Does Lee Ufan really mean that the artist commits his imagination and energy into creating something that, hopefully, will cause the observer to stop and wonder what is going on? If so, I agree with him. But, why couldn’t he just say so? (I have just seen a cab with an advert on it that read: ‘Creating the intersection between taste and flavor’. Blimey…)

Lee Ufan’s work did, however, make me look at the rest of the Guggenheim with a different eye. It seemed to me that people moved quickly through his exhibitions – rarely standing and looking for long – but then crowded out the wonderful Kandinsky exhibition (space, line, object and perspective in dialogue). The Nazis closed down the subversive Bauhaus; I doubt if they would have bothered with Lee Ufan. The impressive Thannhauser Gallery with its Monet, Manet, Seurat, Cezanne, Degas, Pisarro, Toulouse-Lautrec, Van Gogh, Gaugin, Picasso, (pre-Cubist) Braque, etc. was packed.

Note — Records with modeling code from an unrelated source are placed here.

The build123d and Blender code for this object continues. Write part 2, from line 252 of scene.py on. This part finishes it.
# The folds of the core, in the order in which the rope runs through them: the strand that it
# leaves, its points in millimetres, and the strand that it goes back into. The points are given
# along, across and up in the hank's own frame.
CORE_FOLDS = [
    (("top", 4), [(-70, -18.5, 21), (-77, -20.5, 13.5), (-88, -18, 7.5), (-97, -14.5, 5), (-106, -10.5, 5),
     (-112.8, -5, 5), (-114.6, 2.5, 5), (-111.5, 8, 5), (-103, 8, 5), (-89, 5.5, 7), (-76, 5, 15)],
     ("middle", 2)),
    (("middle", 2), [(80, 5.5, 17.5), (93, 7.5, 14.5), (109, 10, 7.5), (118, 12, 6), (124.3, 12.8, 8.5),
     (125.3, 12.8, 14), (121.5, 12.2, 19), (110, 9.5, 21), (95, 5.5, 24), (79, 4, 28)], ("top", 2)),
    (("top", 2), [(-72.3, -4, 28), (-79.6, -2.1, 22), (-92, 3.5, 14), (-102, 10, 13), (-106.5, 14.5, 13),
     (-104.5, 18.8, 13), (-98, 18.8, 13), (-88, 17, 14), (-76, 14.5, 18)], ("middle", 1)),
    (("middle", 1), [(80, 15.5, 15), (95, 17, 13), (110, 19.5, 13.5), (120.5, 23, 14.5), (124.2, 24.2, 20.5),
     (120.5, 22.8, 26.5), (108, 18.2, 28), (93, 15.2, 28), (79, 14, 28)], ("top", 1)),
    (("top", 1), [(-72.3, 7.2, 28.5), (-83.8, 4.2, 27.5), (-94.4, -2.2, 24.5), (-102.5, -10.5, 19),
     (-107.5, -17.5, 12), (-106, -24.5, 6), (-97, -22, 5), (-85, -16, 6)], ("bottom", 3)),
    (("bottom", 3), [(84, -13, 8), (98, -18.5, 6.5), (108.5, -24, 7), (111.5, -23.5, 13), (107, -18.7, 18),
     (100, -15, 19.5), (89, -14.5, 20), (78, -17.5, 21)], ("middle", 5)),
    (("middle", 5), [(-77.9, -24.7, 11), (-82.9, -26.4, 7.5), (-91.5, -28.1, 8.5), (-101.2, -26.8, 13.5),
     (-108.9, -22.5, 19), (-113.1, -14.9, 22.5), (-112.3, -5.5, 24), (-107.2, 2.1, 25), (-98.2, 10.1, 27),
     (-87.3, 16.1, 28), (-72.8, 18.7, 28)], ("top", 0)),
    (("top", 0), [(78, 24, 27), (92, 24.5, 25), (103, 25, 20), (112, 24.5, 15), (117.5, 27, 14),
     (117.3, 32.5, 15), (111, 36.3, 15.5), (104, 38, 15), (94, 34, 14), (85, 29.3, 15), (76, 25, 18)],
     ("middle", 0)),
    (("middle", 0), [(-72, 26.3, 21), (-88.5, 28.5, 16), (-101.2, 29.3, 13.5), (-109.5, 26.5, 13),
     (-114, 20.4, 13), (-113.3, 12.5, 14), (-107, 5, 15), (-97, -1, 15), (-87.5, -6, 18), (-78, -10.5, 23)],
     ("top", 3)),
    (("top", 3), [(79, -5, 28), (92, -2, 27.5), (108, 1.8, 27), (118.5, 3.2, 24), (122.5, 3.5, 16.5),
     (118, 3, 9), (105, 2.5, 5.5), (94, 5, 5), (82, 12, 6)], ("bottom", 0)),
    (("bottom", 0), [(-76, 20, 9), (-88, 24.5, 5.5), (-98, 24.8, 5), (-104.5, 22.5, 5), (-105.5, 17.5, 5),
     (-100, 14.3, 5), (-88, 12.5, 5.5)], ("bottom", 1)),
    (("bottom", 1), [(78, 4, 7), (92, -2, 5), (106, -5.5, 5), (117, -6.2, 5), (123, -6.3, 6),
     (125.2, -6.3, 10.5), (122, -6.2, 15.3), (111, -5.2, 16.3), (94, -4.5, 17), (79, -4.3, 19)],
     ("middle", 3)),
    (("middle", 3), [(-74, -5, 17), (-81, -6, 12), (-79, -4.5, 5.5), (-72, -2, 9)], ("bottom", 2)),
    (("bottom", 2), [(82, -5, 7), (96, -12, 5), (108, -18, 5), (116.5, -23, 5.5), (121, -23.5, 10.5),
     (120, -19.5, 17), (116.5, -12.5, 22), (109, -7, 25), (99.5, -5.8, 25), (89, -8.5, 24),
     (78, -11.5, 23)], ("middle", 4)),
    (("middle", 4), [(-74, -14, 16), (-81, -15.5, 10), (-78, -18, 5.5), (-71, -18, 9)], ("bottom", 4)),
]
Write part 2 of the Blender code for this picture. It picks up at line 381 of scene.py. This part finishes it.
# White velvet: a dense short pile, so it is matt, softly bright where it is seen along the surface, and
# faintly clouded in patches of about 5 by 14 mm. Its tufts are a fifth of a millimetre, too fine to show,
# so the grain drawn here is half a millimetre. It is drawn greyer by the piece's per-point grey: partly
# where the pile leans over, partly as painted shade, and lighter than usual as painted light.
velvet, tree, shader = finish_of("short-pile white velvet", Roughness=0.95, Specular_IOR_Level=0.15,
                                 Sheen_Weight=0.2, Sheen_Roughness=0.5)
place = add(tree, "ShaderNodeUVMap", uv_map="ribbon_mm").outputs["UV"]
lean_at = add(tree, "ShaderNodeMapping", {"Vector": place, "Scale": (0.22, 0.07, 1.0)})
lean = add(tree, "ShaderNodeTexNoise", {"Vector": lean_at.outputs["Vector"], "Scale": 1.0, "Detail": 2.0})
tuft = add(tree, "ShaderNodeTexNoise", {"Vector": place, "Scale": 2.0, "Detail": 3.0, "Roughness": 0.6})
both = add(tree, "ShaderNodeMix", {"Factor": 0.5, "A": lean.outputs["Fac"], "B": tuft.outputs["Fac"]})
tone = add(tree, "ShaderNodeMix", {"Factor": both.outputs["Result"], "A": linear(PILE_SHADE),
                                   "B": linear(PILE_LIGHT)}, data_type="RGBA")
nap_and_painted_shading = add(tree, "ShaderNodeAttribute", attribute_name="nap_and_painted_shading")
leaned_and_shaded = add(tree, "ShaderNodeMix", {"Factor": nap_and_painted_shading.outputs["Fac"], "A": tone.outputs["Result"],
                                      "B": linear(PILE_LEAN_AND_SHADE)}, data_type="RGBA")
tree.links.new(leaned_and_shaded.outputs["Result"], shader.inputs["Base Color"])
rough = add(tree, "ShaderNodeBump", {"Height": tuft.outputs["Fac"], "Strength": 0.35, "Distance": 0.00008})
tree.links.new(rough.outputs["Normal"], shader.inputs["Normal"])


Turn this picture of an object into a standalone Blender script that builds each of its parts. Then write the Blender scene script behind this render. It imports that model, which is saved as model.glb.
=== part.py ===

Or were we all missing the point Ufan was trying to make?

If Ufan was trying to make a comment about overproduction and consumerism in the art world, I think he failed. Hans-Peter Feldmann, on the other hand, fills a large space with 100,000 dollar bills pinned to the walls – exactly the amount he won in 2010 for the Hugo Boss Prize. As well as funny, he makes his point about art as consumer commodity very well.

To return to Ufan’s comment at the beginning about the human dream for transcendence, I couldn’t help notice that almost next door to the Guggenheim is the (Episcopal) Church of the Heavenly Rest. Put to one side the silly name, this church also seeks to meet the human need for transcendence in a variety of ways, some of which involve invitation to worship, contemplate, sit and pray. But they also look after homeless people and feed the hungry.

Transcendence has to be held down to earth. I guess Ufan might agree, but would want to describe it in esoteric language which only other ‘initiates’ might understand.